I also learnt it’s difficult to get tired of £2.50 falafel wraps at lunchtime.

Weeks 2-3 at Full Fact.

The automated factchecking project is split between two parts: scanning text and checking its validity. When I started it a few weeks ago, I intended to spend equal amounts of time on each. However, I started off in the first week using some very rudimentary programming tools, and it became clear that it would be much more worthwhile to explore new avenues and come up with new ideas in order to produce work that will be useful in the long term. And the long term is important, because I am kicking off something that will be built on in the coming years.

So I got stuck into the first part, learning about natural language processing and understanding how to tease out the important information from sentences. It’s interesting to spend your time thinking about how language is formulated, and when you see how complicated it is, it makes you wonder how the tech giants have built intelligent personal assistants like Siri and Cortana.

Having found some much more useful analytical tools, I came up with ways to decide what data is required to check the claim that is fed in. There are some immense difficulties and limitations. For instance, how can you tell that “this government has reduced spending on new housing” is a factual claim, but “this government might well reduce its infrastructure investment” is just speculation, and that only one of these should be factchecked?

I saw an opportunity to take a diversion from these thoughts when last week, Director of Full Fact Will Moy  was on BBC Radio 4’s moral maze. Giles Fraser, one of the panellists, explored the conflict between technology and humanity in the context of automated factchecking, saying that once a computer algorithm decides what is right and wrong, “the truth” has been dehumanised.

This gives an opportunity to get further into what automated factchecking really aims to do. It does not ask computer software to make a moral judgement like a human can. Full Fact provides people with the tools they need to check things by themselves and come to an informed decision.  The factchecks don’t just give a yes or no answer, they also point out the shades of grey. In the same way, my code will not tell you what to believe and what is right, but will allow people to confidently decide for themselves.

Importantly, rather than replacing the factchecker, the software’s role is to make their work easier. Every time a simple phrase like “unemployment stands at 5%” appears, a person should not have to take up their time retrieving statistics from the ONS website, when a computer could do that instead.

Week 1 at Full Fact.

My internship is at Full Fact, the UK’s independent factchecking organisation. Ahead of this year’s referendum, they worked with ITV and Sky News to correct factual errors made in live debates, and they have asked for and got corrections in all the national newspapers. They play an ever-growing role in the effort to hold the media and politicians accountable to their claims.

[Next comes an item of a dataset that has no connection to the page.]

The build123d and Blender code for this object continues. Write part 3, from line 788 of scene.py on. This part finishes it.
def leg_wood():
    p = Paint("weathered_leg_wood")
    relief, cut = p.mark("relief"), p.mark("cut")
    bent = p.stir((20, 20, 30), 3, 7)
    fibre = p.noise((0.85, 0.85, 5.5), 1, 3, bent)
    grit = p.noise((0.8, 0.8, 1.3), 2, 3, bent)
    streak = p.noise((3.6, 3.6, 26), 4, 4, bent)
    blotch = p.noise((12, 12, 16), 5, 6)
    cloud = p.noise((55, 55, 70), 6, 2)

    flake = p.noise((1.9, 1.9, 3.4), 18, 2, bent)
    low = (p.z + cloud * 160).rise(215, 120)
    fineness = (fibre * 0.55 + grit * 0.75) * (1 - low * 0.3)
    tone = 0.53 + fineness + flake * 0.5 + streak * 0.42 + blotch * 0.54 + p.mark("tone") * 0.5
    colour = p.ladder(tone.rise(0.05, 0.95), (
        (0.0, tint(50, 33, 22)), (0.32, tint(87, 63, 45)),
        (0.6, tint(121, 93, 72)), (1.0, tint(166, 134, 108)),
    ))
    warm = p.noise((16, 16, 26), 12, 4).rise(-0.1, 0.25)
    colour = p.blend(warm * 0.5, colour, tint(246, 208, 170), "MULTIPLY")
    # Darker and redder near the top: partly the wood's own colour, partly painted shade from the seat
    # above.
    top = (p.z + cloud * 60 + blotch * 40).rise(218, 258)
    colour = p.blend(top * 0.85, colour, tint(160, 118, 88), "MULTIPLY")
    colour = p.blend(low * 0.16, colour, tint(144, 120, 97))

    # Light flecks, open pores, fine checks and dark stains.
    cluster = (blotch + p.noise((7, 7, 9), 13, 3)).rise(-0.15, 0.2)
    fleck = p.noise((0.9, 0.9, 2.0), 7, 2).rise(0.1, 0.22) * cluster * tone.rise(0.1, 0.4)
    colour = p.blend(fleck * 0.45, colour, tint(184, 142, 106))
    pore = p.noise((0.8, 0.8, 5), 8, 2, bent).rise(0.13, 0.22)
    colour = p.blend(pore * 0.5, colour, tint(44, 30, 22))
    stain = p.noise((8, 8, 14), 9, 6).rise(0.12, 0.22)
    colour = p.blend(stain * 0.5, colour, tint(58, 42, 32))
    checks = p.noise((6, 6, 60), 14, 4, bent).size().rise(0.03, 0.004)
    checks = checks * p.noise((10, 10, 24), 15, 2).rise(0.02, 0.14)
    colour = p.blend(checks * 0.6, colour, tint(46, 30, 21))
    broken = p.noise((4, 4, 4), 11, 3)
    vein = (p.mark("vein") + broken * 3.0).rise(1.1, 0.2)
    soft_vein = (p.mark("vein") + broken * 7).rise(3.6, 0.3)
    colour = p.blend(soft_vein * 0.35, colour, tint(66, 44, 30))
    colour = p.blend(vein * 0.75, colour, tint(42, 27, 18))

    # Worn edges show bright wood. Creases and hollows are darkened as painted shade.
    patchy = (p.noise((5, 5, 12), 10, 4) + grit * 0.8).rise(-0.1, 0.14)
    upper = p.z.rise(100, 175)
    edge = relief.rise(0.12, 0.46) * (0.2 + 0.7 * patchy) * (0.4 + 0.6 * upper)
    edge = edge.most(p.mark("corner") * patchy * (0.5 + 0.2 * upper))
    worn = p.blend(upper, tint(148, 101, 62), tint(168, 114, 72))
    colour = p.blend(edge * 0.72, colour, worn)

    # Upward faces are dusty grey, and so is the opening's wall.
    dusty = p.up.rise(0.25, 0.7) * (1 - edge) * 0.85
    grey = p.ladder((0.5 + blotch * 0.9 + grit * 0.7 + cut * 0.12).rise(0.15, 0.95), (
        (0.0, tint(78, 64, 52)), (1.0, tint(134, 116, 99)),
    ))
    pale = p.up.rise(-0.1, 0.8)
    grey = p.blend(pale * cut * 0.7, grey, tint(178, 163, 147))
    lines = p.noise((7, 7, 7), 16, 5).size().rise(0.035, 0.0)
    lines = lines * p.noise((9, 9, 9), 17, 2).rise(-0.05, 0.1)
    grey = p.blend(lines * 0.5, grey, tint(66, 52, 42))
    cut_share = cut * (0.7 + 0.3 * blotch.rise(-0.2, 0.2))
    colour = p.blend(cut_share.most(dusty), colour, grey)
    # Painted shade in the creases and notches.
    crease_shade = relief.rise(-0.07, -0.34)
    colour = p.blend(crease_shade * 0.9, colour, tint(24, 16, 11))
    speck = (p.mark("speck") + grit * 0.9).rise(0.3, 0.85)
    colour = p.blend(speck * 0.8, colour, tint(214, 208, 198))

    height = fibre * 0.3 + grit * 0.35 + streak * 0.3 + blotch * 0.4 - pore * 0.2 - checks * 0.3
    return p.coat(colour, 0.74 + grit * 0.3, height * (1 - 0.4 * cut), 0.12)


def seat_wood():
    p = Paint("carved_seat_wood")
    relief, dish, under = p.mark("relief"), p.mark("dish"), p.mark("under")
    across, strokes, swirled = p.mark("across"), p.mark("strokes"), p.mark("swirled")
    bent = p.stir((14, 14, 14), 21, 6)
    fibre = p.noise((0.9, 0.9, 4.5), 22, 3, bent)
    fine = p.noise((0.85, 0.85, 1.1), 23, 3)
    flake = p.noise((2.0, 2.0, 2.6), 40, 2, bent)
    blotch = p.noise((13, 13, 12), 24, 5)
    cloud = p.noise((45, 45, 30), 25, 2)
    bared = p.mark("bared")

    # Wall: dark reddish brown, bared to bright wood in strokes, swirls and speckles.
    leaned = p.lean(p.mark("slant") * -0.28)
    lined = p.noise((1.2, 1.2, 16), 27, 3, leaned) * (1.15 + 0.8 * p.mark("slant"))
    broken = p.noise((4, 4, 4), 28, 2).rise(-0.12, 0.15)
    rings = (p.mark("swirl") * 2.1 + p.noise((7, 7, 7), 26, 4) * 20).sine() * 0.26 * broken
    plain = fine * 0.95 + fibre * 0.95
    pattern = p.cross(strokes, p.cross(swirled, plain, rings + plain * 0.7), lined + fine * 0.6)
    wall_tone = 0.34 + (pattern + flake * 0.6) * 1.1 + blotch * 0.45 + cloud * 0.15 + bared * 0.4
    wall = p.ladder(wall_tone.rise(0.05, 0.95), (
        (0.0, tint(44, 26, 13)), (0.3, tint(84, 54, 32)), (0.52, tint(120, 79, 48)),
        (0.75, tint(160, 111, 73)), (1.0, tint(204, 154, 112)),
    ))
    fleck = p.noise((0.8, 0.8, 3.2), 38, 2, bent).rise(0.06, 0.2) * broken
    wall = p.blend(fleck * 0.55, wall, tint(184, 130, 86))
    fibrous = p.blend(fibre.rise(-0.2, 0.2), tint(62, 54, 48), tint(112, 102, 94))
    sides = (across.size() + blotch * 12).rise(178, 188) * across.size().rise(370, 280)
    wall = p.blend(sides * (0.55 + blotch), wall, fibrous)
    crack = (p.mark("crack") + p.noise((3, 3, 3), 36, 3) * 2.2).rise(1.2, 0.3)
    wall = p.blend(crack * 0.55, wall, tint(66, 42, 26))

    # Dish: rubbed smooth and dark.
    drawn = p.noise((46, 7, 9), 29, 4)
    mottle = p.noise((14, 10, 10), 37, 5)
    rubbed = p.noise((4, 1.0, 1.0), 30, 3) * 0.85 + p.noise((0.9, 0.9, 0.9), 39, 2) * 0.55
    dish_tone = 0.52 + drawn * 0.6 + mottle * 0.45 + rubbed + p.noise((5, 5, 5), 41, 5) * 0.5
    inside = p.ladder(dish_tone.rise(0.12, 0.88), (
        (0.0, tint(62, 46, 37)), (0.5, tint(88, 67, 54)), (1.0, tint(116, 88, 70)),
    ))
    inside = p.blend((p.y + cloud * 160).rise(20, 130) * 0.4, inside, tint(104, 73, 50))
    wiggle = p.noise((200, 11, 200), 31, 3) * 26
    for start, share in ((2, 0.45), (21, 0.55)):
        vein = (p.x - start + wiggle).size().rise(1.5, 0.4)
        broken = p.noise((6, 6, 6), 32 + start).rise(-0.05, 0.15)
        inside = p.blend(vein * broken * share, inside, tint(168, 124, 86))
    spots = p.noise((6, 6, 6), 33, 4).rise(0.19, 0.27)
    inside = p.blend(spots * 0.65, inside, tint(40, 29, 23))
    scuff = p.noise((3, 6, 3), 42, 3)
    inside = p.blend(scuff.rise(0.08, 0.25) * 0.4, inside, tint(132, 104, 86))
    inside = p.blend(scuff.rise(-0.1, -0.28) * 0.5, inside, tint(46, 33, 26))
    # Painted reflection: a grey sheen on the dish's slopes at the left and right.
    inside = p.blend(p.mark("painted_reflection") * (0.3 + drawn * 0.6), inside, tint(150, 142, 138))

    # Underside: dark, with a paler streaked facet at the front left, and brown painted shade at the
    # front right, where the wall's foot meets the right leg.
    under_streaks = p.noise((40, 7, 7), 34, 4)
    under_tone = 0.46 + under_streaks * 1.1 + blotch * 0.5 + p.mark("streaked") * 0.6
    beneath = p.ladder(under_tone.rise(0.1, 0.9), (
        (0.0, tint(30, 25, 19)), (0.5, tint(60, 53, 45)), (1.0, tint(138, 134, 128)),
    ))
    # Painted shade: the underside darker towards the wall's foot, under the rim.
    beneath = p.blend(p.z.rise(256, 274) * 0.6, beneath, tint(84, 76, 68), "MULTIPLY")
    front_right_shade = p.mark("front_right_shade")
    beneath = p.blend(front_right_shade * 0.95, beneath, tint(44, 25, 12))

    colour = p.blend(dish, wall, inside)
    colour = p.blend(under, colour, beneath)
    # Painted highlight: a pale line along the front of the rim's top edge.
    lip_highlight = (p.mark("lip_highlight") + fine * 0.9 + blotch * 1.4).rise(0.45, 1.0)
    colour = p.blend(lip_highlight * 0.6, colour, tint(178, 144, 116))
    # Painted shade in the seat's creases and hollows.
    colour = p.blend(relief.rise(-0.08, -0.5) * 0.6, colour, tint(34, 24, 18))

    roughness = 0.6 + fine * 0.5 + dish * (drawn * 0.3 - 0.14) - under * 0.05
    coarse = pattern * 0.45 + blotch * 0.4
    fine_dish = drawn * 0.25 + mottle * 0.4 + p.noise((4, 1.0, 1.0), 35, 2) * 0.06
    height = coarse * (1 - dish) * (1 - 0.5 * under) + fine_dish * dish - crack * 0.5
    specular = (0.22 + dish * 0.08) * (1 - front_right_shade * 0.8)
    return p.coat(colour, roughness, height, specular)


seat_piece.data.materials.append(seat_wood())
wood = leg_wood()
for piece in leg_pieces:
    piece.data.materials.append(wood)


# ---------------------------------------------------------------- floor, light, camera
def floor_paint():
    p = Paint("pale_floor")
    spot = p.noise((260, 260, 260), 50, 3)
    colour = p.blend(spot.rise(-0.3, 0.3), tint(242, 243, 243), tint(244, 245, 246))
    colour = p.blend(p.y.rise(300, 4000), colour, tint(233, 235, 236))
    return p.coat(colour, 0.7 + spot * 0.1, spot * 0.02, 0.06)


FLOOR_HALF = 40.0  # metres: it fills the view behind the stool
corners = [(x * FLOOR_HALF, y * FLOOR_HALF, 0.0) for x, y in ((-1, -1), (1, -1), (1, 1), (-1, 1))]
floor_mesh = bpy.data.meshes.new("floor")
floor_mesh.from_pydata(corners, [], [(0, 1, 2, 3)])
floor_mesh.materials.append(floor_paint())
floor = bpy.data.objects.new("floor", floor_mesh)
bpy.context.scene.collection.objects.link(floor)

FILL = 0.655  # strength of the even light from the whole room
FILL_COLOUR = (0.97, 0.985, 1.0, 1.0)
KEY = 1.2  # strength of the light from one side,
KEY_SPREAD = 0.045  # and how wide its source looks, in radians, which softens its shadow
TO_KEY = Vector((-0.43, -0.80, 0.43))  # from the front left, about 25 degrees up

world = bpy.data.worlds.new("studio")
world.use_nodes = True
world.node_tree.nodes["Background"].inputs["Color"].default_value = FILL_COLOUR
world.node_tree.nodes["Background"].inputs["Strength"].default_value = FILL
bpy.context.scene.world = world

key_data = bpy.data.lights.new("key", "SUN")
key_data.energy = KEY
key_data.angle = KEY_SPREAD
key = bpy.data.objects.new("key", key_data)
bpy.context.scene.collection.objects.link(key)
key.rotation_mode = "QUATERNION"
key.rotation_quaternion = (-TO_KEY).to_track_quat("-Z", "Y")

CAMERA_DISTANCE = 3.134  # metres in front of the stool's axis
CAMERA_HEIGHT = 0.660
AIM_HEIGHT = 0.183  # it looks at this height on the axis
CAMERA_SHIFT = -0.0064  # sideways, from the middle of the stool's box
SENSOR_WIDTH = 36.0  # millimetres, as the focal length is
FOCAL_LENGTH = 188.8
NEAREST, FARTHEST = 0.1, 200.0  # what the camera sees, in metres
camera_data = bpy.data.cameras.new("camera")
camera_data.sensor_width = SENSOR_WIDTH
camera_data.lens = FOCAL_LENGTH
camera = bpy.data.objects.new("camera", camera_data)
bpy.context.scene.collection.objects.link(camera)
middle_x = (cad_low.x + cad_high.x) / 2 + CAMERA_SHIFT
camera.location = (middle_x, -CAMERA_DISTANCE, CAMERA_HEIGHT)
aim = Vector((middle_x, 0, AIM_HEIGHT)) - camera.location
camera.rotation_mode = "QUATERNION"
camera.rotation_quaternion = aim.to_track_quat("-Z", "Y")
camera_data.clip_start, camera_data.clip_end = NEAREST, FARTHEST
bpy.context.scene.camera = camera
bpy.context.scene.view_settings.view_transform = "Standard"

Many assertions made in public debate come up again and again, they call them “zombie claims” at Full Fact (because they just don’t die). Claims like ‘poverty increased in the past six months’ or ‘unemployment decreased last year’. Factcheckers spend valuable time finding and interpreting government data for poverty or unemployment every time new datasets are released. In order for Full Fact to spend more time getting into deeper questions, and for journalists to have faster access to the truth, the charity is aiming to automate the most repetitive parts of their work.

This is what I’m working on: automated factchecking. The code I write will hopefully lead to the first ever factcheck carried out by Full Fact with a computer program. My project has quickly taken shape, and is divided into two parts. The first is natural language processing (NLP), that interprets, for example, Jeremy Corbyn’s claim at Prime Minister’s Questions that more people than ever live on the streets. The second does the statistical work, checking the claim against government data for homelessness.

So far I have been using NLP and discovered that the problems involved in teaching a computer how to read are both interesting to solve, and also a massive challenge. Sentences are constructed with linguistic rules, but they are no way near as logical as  instructions a computer understands. Every rule that I come up with that can interpret text seems to require a hundred exceptions.

More broadly, the office experience is great. Having been provided with a good starting point, I am working on the code itself on my own. I am even helping shape what direction to take it in, so there is a certain amount of responsibility I have never felt before in the workplace. I am doing this because I like politics and this is something that can make a difference to democracy. I love having a TV on the wall showing the BBC news channel, and receiving emails with information on the day’s political happenings! To top it off, sunny lunchtimes with a falafel wrap in Gray’s Inn Gardens are beautiful.